The Bangsamoro will replace another Muslim autonomous region that was brokered in the 1990s with the MNLF, which the government says has failed.

Also under the CAB, the MILF will “gradually” decommission its forces and put the weapons “beyond use.” A local police force will assume law enforcement functions from the Philippine police and military but the Philippine government will retain exclusive powers on defense, foreign policy, currency and citizenship matters.

The autonomous government will receive 75 percent of all local taxes, fees and charges, 75 percent of revenues from metallic minerals and control of fishing areas up to 12 nautical miles from the coastline.

The region will not be an Islamic state, rather a secular government.

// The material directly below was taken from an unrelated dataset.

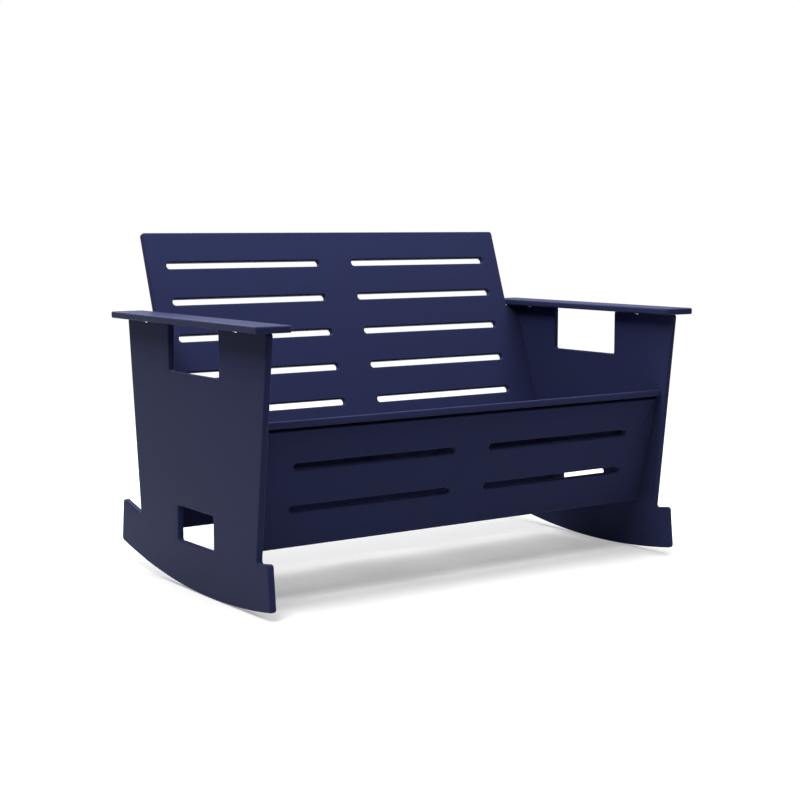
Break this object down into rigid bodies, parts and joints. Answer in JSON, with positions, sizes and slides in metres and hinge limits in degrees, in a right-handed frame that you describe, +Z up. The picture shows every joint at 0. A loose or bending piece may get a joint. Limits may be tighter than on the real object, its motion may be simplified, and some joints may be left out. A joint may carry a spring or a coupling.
{
  "type": "rocking bench",
  "caption": "Low two-seat outdoor rocking bench of flat slotted boards: slab side panels with curved rocker feet, flat arms, leaning back, sloping seat and raked apron.",
  "frame": {"origin": "on the floor under the middle of the bench's overall width and depth", "axes": "+X to the right as seen from the front, +Y towards the back, +Z up; the front of the bench faces -Y and the arms are level"},
  "size_m": [1.294, 0.7592, 0.8395],
  "materials": {
    "board": "satin navy polyethylene board, coloured through, with routed edges",
    "steel": "bright stainless steel"
  },
  "bodies": {
    "root": {"left_side_panel": "board", "right_side_panel": "board", "left_arm_board": "board", "right_arm_board": "board", "back_panel": "board", "seat_panel": "board", "front_apron": "board", "middle_seat_rib": "board", "front_rib_cleat": "board", "rear_rib_cleat": "board", "left_seat_cleat": "board", "right_seat_cleat": "board", "left_back_cleat": "board", "right_back_cleat": "board", "left_apron_cleat": "board", "right_apron_cleat": "board", "left_front_seat_ledger": "board", "right_front_seat_ledger": "board", "left_rear_seat_ledger": "board", "right_rear_seat_ledger": "board", "left_front_arm_plate": "steel", "left_rear_arm_plate": "steel", "right_front_arm_plate": "steel", "right_rear_arm_plate": "steel", "rib_screws": "steel", "seat_cleat_screws": "steel", "seat_screws": "steel", "back_cleat_screws": "steel", "back_screws": "steel", "apron_cleat_screws": "steel", "apron_screws": "steel", "ledger_screws": "steel", "plate_edge_screws": "steel", "arm_screws": "steel"}
  },
  "joints": []
}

Sharia law will apply only to Muslims and only for civil cases, not for criminal offenses. All residents are guaranteed basic rights to life, movement, privacy and freedom of religion and speech.

It will cover five provinces, plus two cities, six towns and 39 villages in the South, comprising about 10 percent of the Philippines’ total land area.

Aquino is to ask Congress to pass a “Bangsamoro Basic Law” for the autonomous region by the end of this year.

People living in areas to be included in the autonomous region will need to ratify the law in a plebiscite to be held in 2015.

After the basic law is approved and ratified by the plebiscite, a 15-member “Bangsamoro Transition Authority” will govern the region until a regional parliament is elected. The President will appoint members of the transitional authority, but the MILF will have a majority and the chairman.

A regional parliament, expected to have 50 seats, is to be elected in conjunction with the national elections in May 2016.